Ray does look back fondly on her time with her teammates.

"If there was anything that got us through it, it was each other," she says. "All of us dealt with it by moving on quickly, and we've all moved on. We're all happy girls now," says Ray, who keeps in touch with her former teammates via e-mail.

She's also happy that her family -- parents Ellen and Bill, and older brother Taylor, who served as an Army Ranger in Iraq for a year and a half and is now a government contractor in Washington, D.C. -- was able to join her in Australia and enjoy the true Olympic experience.

"We were really on that general high of being at the Olympics, but you have a child in it, so you also have a sense of accomplishment," Ellen Ray said. "I wish (Elise) would have had more of an Olympic experience ... it was never fun (for her), it was always about competition."

When asked if her family was able to enjoy Australia with her, Ray clarifies, "My family got to enjoy it for me."

After the Olympics, Ray competed for Michigan, which brought a smile back to her face. As a Wolverine, she was a 14-time All-American and three-time NCAA national champion.

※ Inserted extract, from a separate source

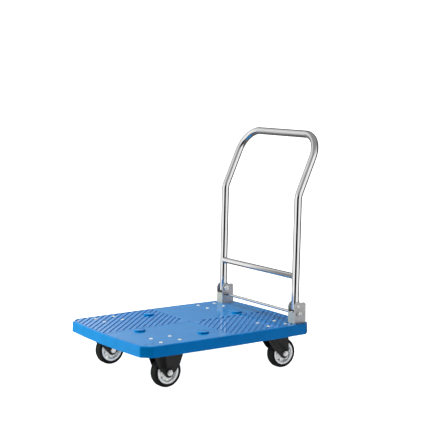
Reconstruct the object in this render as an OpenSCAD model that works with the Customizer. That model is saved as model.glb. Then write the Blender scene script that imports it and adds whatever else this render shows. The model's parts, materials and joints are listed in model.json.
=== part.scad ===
// Folding platform cart: a moulded deck on two fixed and two swivelling casters,
// with a tubular push handle that folds down onto the deck.
// The handle end is +X, the cart's left side is -Y, and the floor is z = 0.

/* [Deck] */
// Length of the deck along its middle
deck_l = 676; // [668:2:700]
// Width of the deck across its middle
deck_w = 514; // [508:2:530]
// How far each end bows out from its corners
end_bow = 10.5; // [6:0.5:14]
// How far each long side bows out from its corners
side_bow = 6.5; // [4:0.5:9]
// Depth of the skirt round the deck
skirt_h = 35; // [34:1:42]
// Thickness of the skirt
skirt_t = 4; // [3:0.5:5]
// Thickness of the load surface
skin_t = 4; // [3:0.5:5]
// Depth of the ribs under the load surface
rib_h = 18; // [16:1:20]
// Length cut off each side at the deck's corners
corner_cut = 28; // [20:1:32]

/* [Handle] */
// Outer diameter of the handle tube
tube_d = 25.4; // [24:0.2:26]
// Wall of the handle tube
tube_wall = 1.5; // [1:0.1:2]
// Distance between the centre lines of the two posts
post_gap = 422; // [400:2:426]
// Height of the handle pivot above the deck
pivot_h = 55; // [54:1:58]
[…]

"We (Ray and her Olympic teammates) were hesitant to (compete in college), we were so jaded. But it was great to get back to the roots and have fun again."

Ray has even tried her hand at coaching -- with Camp Woodward -- an experience she surprisingly enjoyed and plans to do again.

"I never thought I'd be interested in coaching, but I had a great time," she said.

With unprecedented coverage of the Beijng Games, Ray can't help but remember her Olympic experience, an accomplishment that only the greatest athletes on the planet share. But the emotions are understandably "difficult," as Ray puts it.

"I'm a little mixed. My very first reaction is to not watch it. My interests have gone elsewhere. But I always end up watching it," she says with a laugh.